In other writing news, I put my rough draft fantasy novel on the shelf and I am expanding the flash fiction story into something longer. I’m not sure how that’s going to change the story but it has psychological thriller tension that I’m cautiously outlining. I’m nervous about getting too hopeful because I’ve had issues with tension throughout an entire story before. It seems to be going well so here’s hoping.

When you write tension how do you track it?  I’m working with outlines but I’ve heard about people using spreadsheets and sticky notes. What works for you?

Friday Morning Ramble

When you read do you see a video playing in front of you? For better or for worse, I do.  I also fall asleep telling myself stories and watching these scenes.  Somewhere between awake and asleep is often where I fix troubled parts of my story, once the scene is clear in my mind I can write it.

How about writing, when you write what do you see then?  It’s more difficult to craft these scenes (some days I’d rather just read a great scene!)  Layer by layer a moment in a scene is built: the visuals, the sound, the texture, voices, smells, even taste can become important elements.  Some of this has been written in the first draft and some was left out.

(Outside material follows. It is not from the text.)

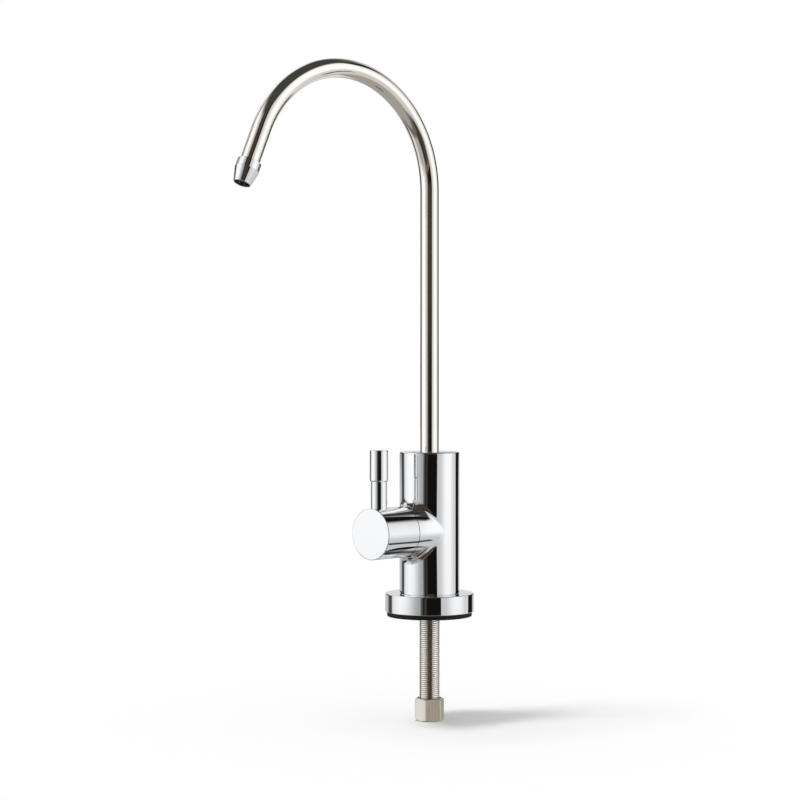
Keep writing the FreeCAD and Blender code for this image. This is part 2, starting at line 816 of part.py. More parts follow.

When I’m in need of texture I walk around my apartment touching walls, wood, and other items.  I think about them, feel them, and then I write the object I need in my scene (sometimes nothing like the item I studied, but studying a single item helps my mind begin working through texture).

Happy Friday Everyone!

Paper, Paper Everywhere

My walls are covered in that sticky backed white paper – you know the kind that works like a post-it note except in a larger scale and in white, not yellow.  I’ve turned these sheets into calendars, brainstorming pages and outlines sticking them all to my walls.  Every time I hit a snag in my story I rip off another sheet and fill it with ideas.  There’s a great satisfaction to that sound – the long shzzzzup of paper as it’s pulled off.  Today?  My character Rin was the focus, a 13 year old boy first discovered by my heroine near the beginning of the story.  Who is he?  How is he important?  Why do my readers care about him?  What does he contribute to overall plot?  These are all question I thought about and worked on answering.  He’s a favorite of mine and plays off of other characters well but this is no reason for him to be in the story.  He might be cut out completely if I can’t answer these questions.  So, building him well, building him right, and ensuring he is central to the story is a focus of my time.